The voices and statements that will accompany us along the journey belong to Silje Ask Lundberg (environmental activist, Naturvernforbundet / Friends of the Earth Norway), Barbro Hætta (Sami person and local politician, practicing as a doctor), Kjell Giaever (director of Petro Arctic), Dr. Jack Kohler (glaciologist, Norwegian Polar Institute, Tromsø), Anne Henriette Reinås Nilut (member of the Sami parliament and cultural producer). We thank them for their crucial contribution to the project. We also thank Helene Hokland (director, AMIFF) and Helene Eggen (producer, AMIFF) for the invitation and their deep commitment to the project, the captain and the crew of Stjernøy for their invaluable support, Mat av Vahl for the soup and Therese Jensen for the local seaweed buns served onboard and all the guests for taking the time to accompany us along the journey.

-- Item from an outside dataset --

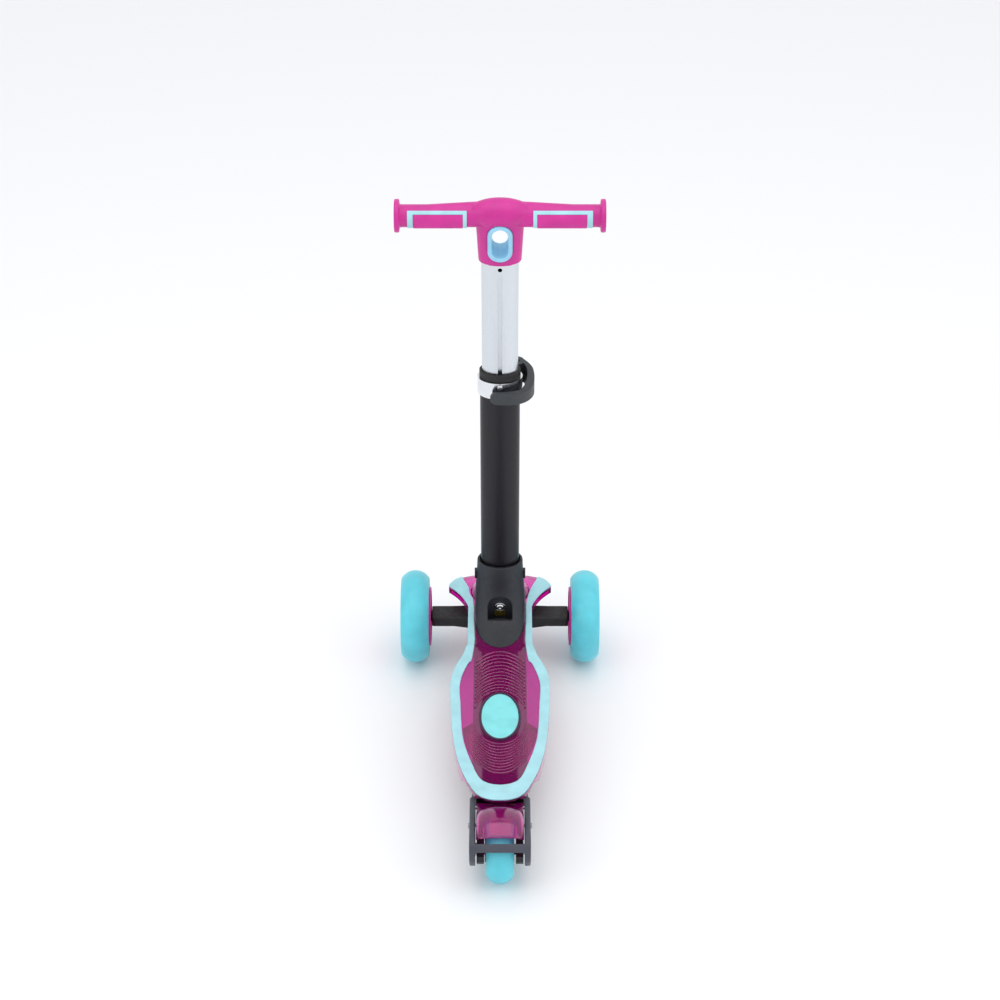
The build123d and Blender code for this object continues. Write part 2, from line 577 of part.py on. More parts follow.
with BuildPart() as tube_foot:
    with BuildSketch(bar.offset(UPPER_LOW_S - 8)):
        Ellipse(LOWER_RX - TUBE_WALL - GAP, LOWER_RY - TUBE_WALL - GAP)
    extrude(amount=8 - SEAT)
    with BuildSketch(bar.offset(UPPER_LOW_S - 4)):
        Ellipse(UPPER_RX - TUBE_WALL - SEAT, UPPER_RY - TUBE_WALL - SEAT)
    extrude(amount=16)
    with BuildSketch(bar.offset(UPPER_LOW_S - SEAT)):
        with Locations((0, -UPPER_RY + (GROOVE_DEPTH + TUBE_WALL) / 2)):
            Rectangle(2 * (GROOVE_HALF + TUBE_WALL + SEAT), GROOVE_DEPTH + TUBE_WALL + SEAT)
    extrude(amount=16, mode=Mode.SUBTRACT)
keep(tube_foot.part, "tube_foot")

# Clamp collar: a split band with two lugs at the front, pulled together by the bolt.
with BuildPart() as clamp_collar:
    with BuildSketch(bar.offset(COLLAR_LOW_S)):
        Ellipse(LOWER_RX + COLLAR_T, LOWER_RY + COLLAR_T)
    extrude(amount=LOWER_TOP_S - COLLAR_LOW_S - 0.5)
    with BuildSketch(bar.offset(COLLAR_LOW_S)):
        with Locations((0, (LUG_Y + LOWER_RY) / 2 + 2)):
            RectangleRounded(2 * LUG_X, LUG_Y - LOWER_RY + 8, 2.5)
    extrude(amount=16)
    with BuildSketch(bar.offset(COLLAR_LOW_S)):
        Ellipse(LOWER_RX + 0.1, LOWER_RY + 0.1)
        with Locations((0, LOWER_RY + 10)):
            Rectangle(2.4, 24)
    extrude(amount=40, mode=Mode.SUBTRACT)
    with BuildSketch(Plane(origin=bar.from_local_coords((-30, LUG_Y, CLAMP_S)), z_dir=(1, 0, 0))):
        Circle(2.55)
    extrude(amount=60, mode=Mode.SUBTRACT)
    add(back_hole(PIN_R + SEAT), mode=Mode.SUBTRACT)
    add(back_hole(PIN_HEAD_R + SEAT, PIN_TRAVEL + 3 * SEAT - LOWER_RY - COLLAR_T - PIN_PROUD),
        mode=Mode.SUBTRACT)
keep(clamp_collar.part, "clamp_collar")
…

Tidal Pulse has been commissioned by AMIFF - Arctic Moving Image and Film Festival, 2018. The images were partly realized during the artist’s research for INcoming (2017), commissioned by Screen City Biennial (Stavanger).
Vanina Saracino (*1984, Italy) is an independent curator and film programmer currently based in Berlin. She is the co-founder of OLHO, an international curatorial project about contemporary art and cinema initiated in 2015 in Rio de Janeiro and São Paulo, also shown at Teatrino di Palazzo Grassi (Venice, 2017) and Palais de Tokyo (Paris, 2018). From 2013 to 2017 she curated monthly selections of artists' films on the experimental channel ikonoTV, being also in charge of collaborations and projects with museums and institutions worldwide. With ikonoTV, in 2015, she initiated Art Speaks Out, a yearly exhibition project on the environment and climate change, also shown at the Istanbul Modern Museum (2015) and within the UN Climate Change Conference (Marrakech, 2016). Other projects include 'Fragmented Vision' (The New Gallery Musrara, Jerusalem, 2018); 'Earthly Mutations: Films From the Near Future' (Salzburger Kunstverein, Salzburg, 2018); 'The Crisis of the Horizon' (Small Projects, Tromsø, 2018); 'Lost Dimension' (AMIFF, Harstad, Norway, 2017); 'The Impossibility of an Island' (within TBA21's 'Open Ocean Space x COP23', Bonn and Laznia Centre for Contemporary Art, Gdansk, 2017); ‘Adrian Paci: A State of Temporary Permanence’, for Lovely Days at Kino Mediteran, Bol, Croatia (2016); ‘Vertical World – approaching gravity’, (General Public, Berlin, 2012); ‘Un Lugar Habitable es un Evento’ (Centro Cultural Facultad de Artes, Medellín, Colombia, 2012). Graduated in Communication Sciences with a thesis in semiotics of the arts, she holds a masters degree in Arts Management (GIOCA, Università di Bologna) and an MA in Philosophy and Art Theory (UAB, Universidad Autónoma de Barcelona).
Enrique Ramírez was born in 1979 in Santiago de Chile. Since 2010, he lives and works between Paris (France) and Santiago (Chile). He studied popular music and cinema in Chile before joining the postgraduate master in contemporary art and new media of Le Fresnoy – Studio National des Arts Contemporains (Tourcoing, France). In 2014 he won the discovery price of Les Amis du Palais de Tokyo, Paris, France. He has since exposed in some major places as Le Palais de Tokyo, Centre Pompidou, Espace Culturel Louis Vuitton or le 104), France (le Grand Café, Saint-Nazaire) and in Central and South America (Museo Amparo, Puebla, Mexico ; Museo de la memoria, Santiago ; Centro Cultural MATTA, Embajada de Chile en Argentina, Buenos Aires). In 2017, he is invited to the 57th International Art Exhibition - La Biennale di Venezia curated by Christine Macel. Enrique Ramírez´s work combines video, photography, installations and poetic narratives. Ramírez appreciates stories within stories, fictions straddling countries and epochs, the mirages between dream and reality. This Chilean artist, who lives and works between Chile and France, often uses image and sound to construct a profusion of intrigues and to occupy the equilibrium between the poetic and the political. His imaginary worlds are attached to one obsessional element—his thinking starts with the sea, a space for memory in perpetual movement, a space for narrative projections where the fate of Chile intersects with grand narratives of voyage, conquest and migratory flows. His liquid images speak of the sparkle of a truth in permanent flight, the backwash of history, always repeating and never the same.